The Mercedes was purchased in October 2015 from Signature Motor Car Inc., then located at 1125 Finch Avenue West, in North York. At that time, Kuang says he was told the car had been in a previous accident, but it had been repaired, passed a safety inspection and was “100 percent safe” and that he could “drive without a worry.” He did not understand the vehicle had actually suffered an estimated $31,144 damage in a 2014 collision; was deemed a total loss and branded as Salvage; and was then repaired and rebranded as Rebuilt. Nor did Kuang know the Structural Inspection Certificate that was used to change the brand from Salvage to Rebuilt, allowing the vehicle to be plated and driven again, contained false information and should not have been issued by the inspection station.

“The consumer did not receive clear, comprehensible, and prominent disclosure of the vehicle’s past as required by the Motor Vehicle Dealers Act,” explained Don Cousens, Manager of Investigations for OMVIC. “Nor did he know that the Mercedes had been repaired so poorly after the 2014 collision, or by means completely outside of industry norms, as to be largely hazardous.”
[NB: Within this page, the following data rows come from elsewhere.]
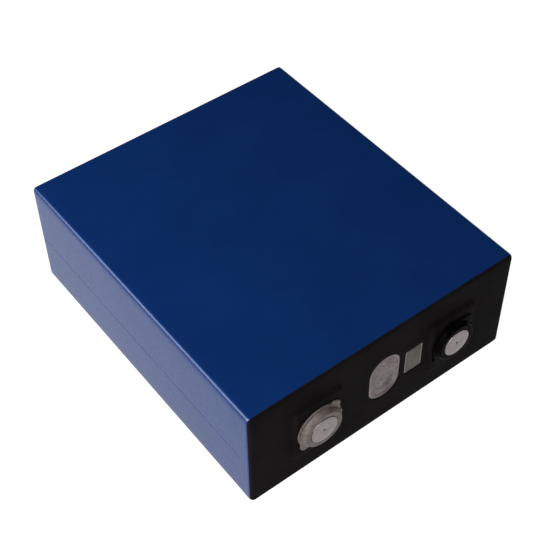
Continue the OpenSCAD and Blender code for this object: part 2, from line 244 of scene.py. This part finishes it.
RUBBER = material("seal_rubber", (0.02, 0.02, 0.02), (0.035, 0.034, 0.033), 0.75, bump=0.2)
BLOCK = material("block_plastic", (0.012, 0.012, 0.013), (0.02, 0.02, 0.021), 0.5)
WHITE = material("white_plastic", (0.74, 0.74, 0.7), (0.82, 0.82, 0.79), 0.5, mottle=90)
FOIL = material("foil_aluminium", (0.66, 0.66, 0.67), (0.76, 0.76, 0.77), 0.28, metal=1.0,
                stretch=(1, 0.2, 1), bump=0.3)
COPPER_FOIL = material("foil_copper", (0.7, 0.36, 0.24), (0.8, 0.46, 0.32), 0.3, metal=1.0,
                       stretch=(1, 0.2, 1), bump=0.3)
ROLL = material("electrode_stack", (0.06, 0.06, 0.065), (0.1, 0.1, 0.105), 0.6, stretch=(1, 0.05, 1),
                bump=0.3)
BLUE_TAPE = material("blue_tape", (0.04, 0.16, 0.42), (0.06, 0.2, 0.5), 0.45)
GREEN_TAPE = material("green_tape", (0.03, 0.22, 0.1), (0.05, 0.28, 0.14), 0.45)
BAG = material("bag_film", (0.72, 0.76, 0.78), (0.82, 0.86, 0.88), 0.3, alpha=0.5)
FLOOR = material("light_table", (0.09, 0.09, 0.09), (0.11, 0.11, 0.11), 0.7, specular=0.2, grain=60,
                 bump=0.02, mottle=3, glow=1.0)

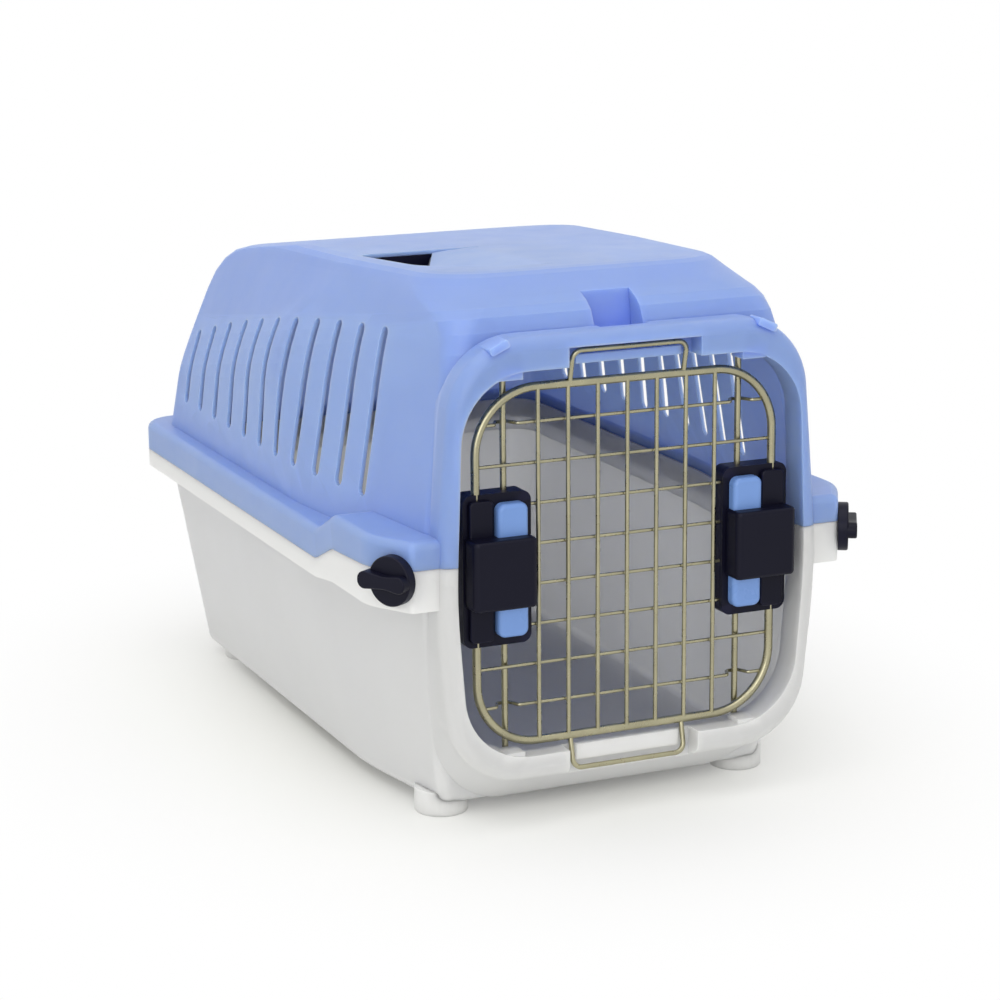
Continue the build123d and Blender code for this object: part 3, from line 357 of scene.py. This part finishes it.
class CARRIER_OT_fittings(bpy.types.Operator):
    """Finish the latches, buttons, knobs and the hand cup"""

    bl_idname = "carrier.fittings"
    bl_label = "Latches, knobs and hand cup"

    def execute(self, context):
        finish = context.scene.carrier_finish
        # The navy's strong edge lightening paints a highlight along the edges of the latches, knobs and hand
        # cup, with a little rubbed wear; the buttons get only a faint one.
        navy, shader = plastic(
            "latch_navy", finish.latch_colour, roughness=0.4, grain=finish.grain_height,
            tone_change=0.2, edge_wear_and_highlight=0.9)
        shader.inputs["Specular IOR Level"].default_value = NAVY_SPECULAR
        button = plastic(
            "button_blue", finish.button_colour, roughness=0.3, grain=finish.grain_height / 2,
            tone_change=0.04, edge_wear_and_highlight=0.12)[0]
        dress(both("latch_body", "latch_cover", "knob", "knob_cam") + ["handle_cup", "grip_liner"], navy)
        dress(both("button_upper", "button_lower"), button)
        return {"FINISHED"}


class CARRIER_OT_door_wires(bpy.types.Operator):
    """Finish the door's wires, the rods and the small steel parts, and add the weld beads"""

    bl_idname = "carrier.door_wires"
    bl_label = "Door wires"

    def execute(self, context):
        finish = context.scene.carrier_finish
        plated = metal("plated_wire", finish.wire_colour, roughness=0.3)
        steel = metal("bright_steel", finish.steel_colour, roughness=0.28, stain=0.15)
        dress(["door_ring", "door_uprights", "door_crosswires", "door_loop_top", "door_loop_bottom"], plated)
        dress(both("rod_upper", "rod_lower"), plated)
        small = both("latch_screws", "spring_upper", "spring_lower", "knob_screw", "hinge_pin")
        dress(small + ["handle_screws"], steel)
        add_weld_beads(plated)
        return {"FINISHED"}


def add_weld_beads(material):
    """Small flattened beads where the crosswires are welded to the uprights."""
    low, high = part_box("door_uprights")
    cross_low, cross_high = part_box("door_crosswires")
    radius = (high.y - low.y) / 2
    first_x = low.x + radius
    step_x = (high.x - low.x - 2 * radius) / (WIRE_COLUMNS - 1)
    first_z = cross_low.z + CROSSWIRE_RADIUS
    step_z = (cross_high.z - cross_low.z - 2 * CROSSWIRE_RADIUS) / (WIRE_ROWS - 1)
    stretch = Vector(BEAD_STRETCH)
    shape = bmesh.new()
    for column in range(WIRE_COLUMNS):
        for row in range(WIRE_ROWS):
            place = Vector((first_x + column * step_x, high.y + radius * BEAD_SINK, first_z + row * step_z))
            made = bmesh.ops.create_icosphere(shape, subdivisions=2, radius=radius)
            for vertex in made["verts"]:
                vertex.co = place + vertex.co * stretch
    mesh_piece("weld_beads", shape, "door", material)


class CARRIER_OT_stage(bpy.types.Operator):
    """Set up the pale floor, the soft lamps and the camera"""

    bl_idname = "carrier.stage"
    bl_label = "Studio stage"

    def execute(self, context):
        settings = context.scene.carrier_stage
        add_floor(settings)
        add_world()
        add_lamp("key_lamp", settings.key_power, KEY_SIZE, KEY_PLACE, KEY_TARGET)
        add_lamp("fill_lamp", settings.fill_power, FILL_SIZE, FILL_PLACE, FILL_TARGET)
        add_camera(settings)
        context.scene.view_settings.view_transform = "Standard"
        return {"FINISHED"}


def add_floor(settings):
    """A round pale floor that fades to plain white away from the carrier."""
    shape = bmesh.new()
    bmesh.ops.create_circle(shape, cap_ends=True, segments=96, radius=settings.floor_size / 2)
    mesh = bpy.data.meshes.new("floor")
    shape.to_mesh(mesh)
    shape.free()
    floor = bpy.data.objects.new("floor", mesh)
    bpy.context.scene.collection.objects.link(floor)
    material = bpy.data.materials.new("pale_floor")
    material.use_nodes = True
    tree = material.node_tree
    shader = tree.nodes["Principled BSDF"]
    shader.inputs["Base Color"].default_value = rgba(settings.floor_colour)
    shader.inputs["Roughness"].default_value = FLOOR_ROUGHNESS
    glow = tree.nodes.new("ShaderNodeEmission")
    glow.inputs["Color"].default_value = WHITE
    place = tree.nodes.new("ShaderNodeTexCoord")
    spread = tree.nodes.new("ShaderNodeMapping")
    spread.inputs["Scale"].default_value = FADE_STRETCH
    length = tree.nodes.new("ShaderNodeVectorMath")
    length.operation = "LENGTH"
    fade = tree.nodes.new("ShaderNodeMapRange")
    fade.interpolation_type = "SMOOTHSTEP"
    fade.inputs["From Min"].default_value = FADE_START
    fade.inputs["From Max"].default_value = FADE_END
    tree.links.new(place.outputs["Object"], spread.inputs["Vector"])
    tree.links.new(spread.outputs["Vector"], length.inputs[0])
    tree.links.new(length.outputs["Value"], fade.inputs["Value"])
    blend = tree.nodes.new("ShaderNodeMixShader")
    share = maths(tree, "MULTIPLY", fade.outputs["Result"], direct_sight(tree))
    tree.links.new(share, blend.inputs["Fac"])
    tree.links.new(shader.outputs["BSDF"], blend.inputs[1])
    tree.links.new(glow.outputs["Emission"], blend.inputs[2])
    tree.links.new(blend.outputs["Shader"], tree.nodes["Material Output"].inputs["Surface"])
    mesh.materials.append(material)


def add_world():
    """A soft grey surrounding light, seen as plain white."""
    world = bpy.data.worlds.new("studio")
    bpy.context.scene.world = world
    world.use_nodes = True
    tree = world.node_tree
    soft = tree.nodes["Background"]
    soft.inputs["Color"].default_value = WHITE
    soft.inputs["Strength"].default_value = WORLD_STRENGTH
    white = tree.nodes.new("ShaderNodeBackground")
    white.inputs["Color"].default_value = WHITE
    white.inputs["Strength"].default_value = 1.0
    blend = tree.nodes.new("ShaderNodeMixShader")
    tree.links.new(direct_sight(tree), blend.inputs["Fac"])
    tree.links.new(soft.outputs["Background"], blend.inputs[1])
    tree.links.new(white.outputs["Background"], blend.inputs[2])
    tree.links.new(blend.outputs["Shader"], tree.nodes["World Output"].inputs["Surface"])


def add_lamp(name, power, size, place, target):
    """A square soft lamp aimed at a point."""
    light = bpy.data.lights.new(name, "AREA")
    light.energy = power
    light.size = size
    lamp = bpy.data.objects.new(name, light)
    bpy.context.scene.collection.objects.link(lamp)
    lamp.location = place
    lamp.rotation_euler = (Vector(target) - Vector(place)).to_track_quat("-Z", "Y").to_euler()


def add_camera(settings):
    """The camera in front of the carrier, left of its middle and above it."""
    camera_data = bpy.data.cameras.new("camera")
    camera_data.sensor_width = SENSOR_WIDTH
    camera_data.lens = settings.lens
    camera = bpy.data.objects.new("camera", camera_data)
    bpy.context.scene.collection.objects.link(camera)
    heading = Matrix.Rotation(math.radians(-CAMERA_YAW), 4, "Z")
    tilt = Matrix.Rotation(math.pi / 2 - math.radians(CAMERA_PITCH), 4, "X")
    roll = Matrix.Rotation(math.radians(CAMERA_ROLL), 4, "Z")
    camera.matrix_world = Matrix.Translation(CAMERA_PLACE) @ heading @ tilt @ roll
    bpy.context.scene.camera = camera


class CARRIER_PT_panel(bpy.types.Panel):
    """Lists the carrier's dressing steps and values"""

    bl_label = "Pet carrier"
    bl_idname = "CARRIER_PT_panel"
    bl_space_type = "VIEW_3D"
    bl_region_type = "UI"
    bl_category = "Pet carrier"

    def draw(self, context):
        for name in FINISH_FIELDS:
            self.layout.prop(context.scene.carrier_finish, name)
        for name in STAGE_FIELDS:
            self.layout.prop(context.scene.carrier_stage, name)
        for operator in OPERATORS:
            self.layout.operator(operator.bl_idname)


FINISH_FIELDS = list(CarrierFinish.__annotations__)
STAGE_FIELDS = list(StageSettings.__annotations__)
OPERATORS = [CARRIER_OT_shells, CARRIER_OT_fittings, CARRIER_OT_door_wires, CARRIER_OT_stage]
CLASSES = [CarrierFinish, StageSettings] + OPERATORS + [CARRIER_PT_panel]


def register():
    """Registers the classes and their settings."""
    for cls in CLASSES:
        bpy.utils.register_class(cls)
    bpy.types.Scene.carrier_finish = bpy.props.PointerProperty(type=CarrierFinish)
    bpy.types.Scene.carrier_stage = bpy.props.PointerProperty(type=StageSettings)


def unregister():
    """Removes the classes and their settings."""
    del bpy.types.Scene.carrier_finish
    del bpy.types.Scene.carrier_stage
    for cls in reversed(CLASSES):
        bpy.utils.unregister_class(cls)


def main():
    """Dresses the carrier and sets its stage."""
    register()
    bpy.ops.carrier.shells()
    bpy.ops.carrier.fittings()
    bpy.ops.carrier.door_wires()
    bpy.ops.carrier.stage()


if __name__ == "__main__":
    main()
Evidence presented at trial demonstrated the vehicle was outright missing components, while some other components that should have been replaced were instead repaired. The court also heard there were open welds, a portion of the bumper was held on with a zip-tie and a frame rail and a sub-frame component had been welded even though that type of repair is not allowed. According to a Ministry of Transportation Branding Officer who also testified, the repairs left the car looking like “a dog’s breakfast”; the structural integrity of major components had been severely damaged and the vehicle was unsafe for the road.

OMVIC’s investigation found Signature Motor Car Inc. had purchased the Mercedes from a salvage auction in 2014 and paid to use an unlicensed body repairer to conduct the repairs; repairs that cost the dealer less than one-third of an insurance company’s $31,144 repair estimate. Kuang told OMVIC that when he approached the dealer after his collision, explaining that the car was unrepairable; not because of the $8,185 damage he’d caused rear-ending the Hyundai, but because of the improper repairs done by Signature’s repairer, he got nowhere.

“Once OMVIC became involved, we investigated the entire transaction,” stated John Carmichael, OMVIC CEO and Registrar. “This led to additional concerns about possible false representations made by the dealer in regards to financing and the fact the sales contract did not accurately reflect the true nature of the transaction. Negative equity from Kuang’s trade-in had been disguised on the bill of sale.”


Signature Motor Car Inc. and it’s officer and director Riath Haydar, were charged by OMVIC under the Consumer Protection Act for committing unfair business practices, where the accused allegedly:

  • paid for an unlicensed body repairer to conduct repairs to rebuild the vehicle, without proper follow up
  • misrepresented the quality and condition of the vehicle
  • omitted certain mandatory disclosures on the bill of sale, including:
    • a declaration that the vehicle was previously a total loss; 
    • the total cost of the actual repairs ($8,500)
  • provided limited disclosures that were illegible or hastily written
  • exaggerated the meaning and significance of a Safety Standards Certificate, when showcasing it
  • misled Mr. Kuang about his financing options and eligibility
  • failed to separate the negative equity from the purchase price on the vehicle’s Bill of Sale

At trial, Haydar denied direct involvement in the repair process and admitted no wrongdoing. Her Worship Justice Lau, who presided over the court proceedings, found the testimony of Haydar, and of a body repairer called by the defence, to be inconsistent, uncorroborated and self-serving.


Both Signature and Haydar were convicted of committing unfair practices in contravention of the CPA. Riath Haydar was fined $15,000; Signature Motor Car Inc. was fined $30,000; and the defendants were jointly ordered to pay restitution to Mr. Kuang totalling $17,313.

“OMVIC sought an outcome that provided deterrence and compensation,” explained Carmichael. “With fines and restitution totalling $62,313 in this matter, a strong message has been delivered and a wrong has been righted.”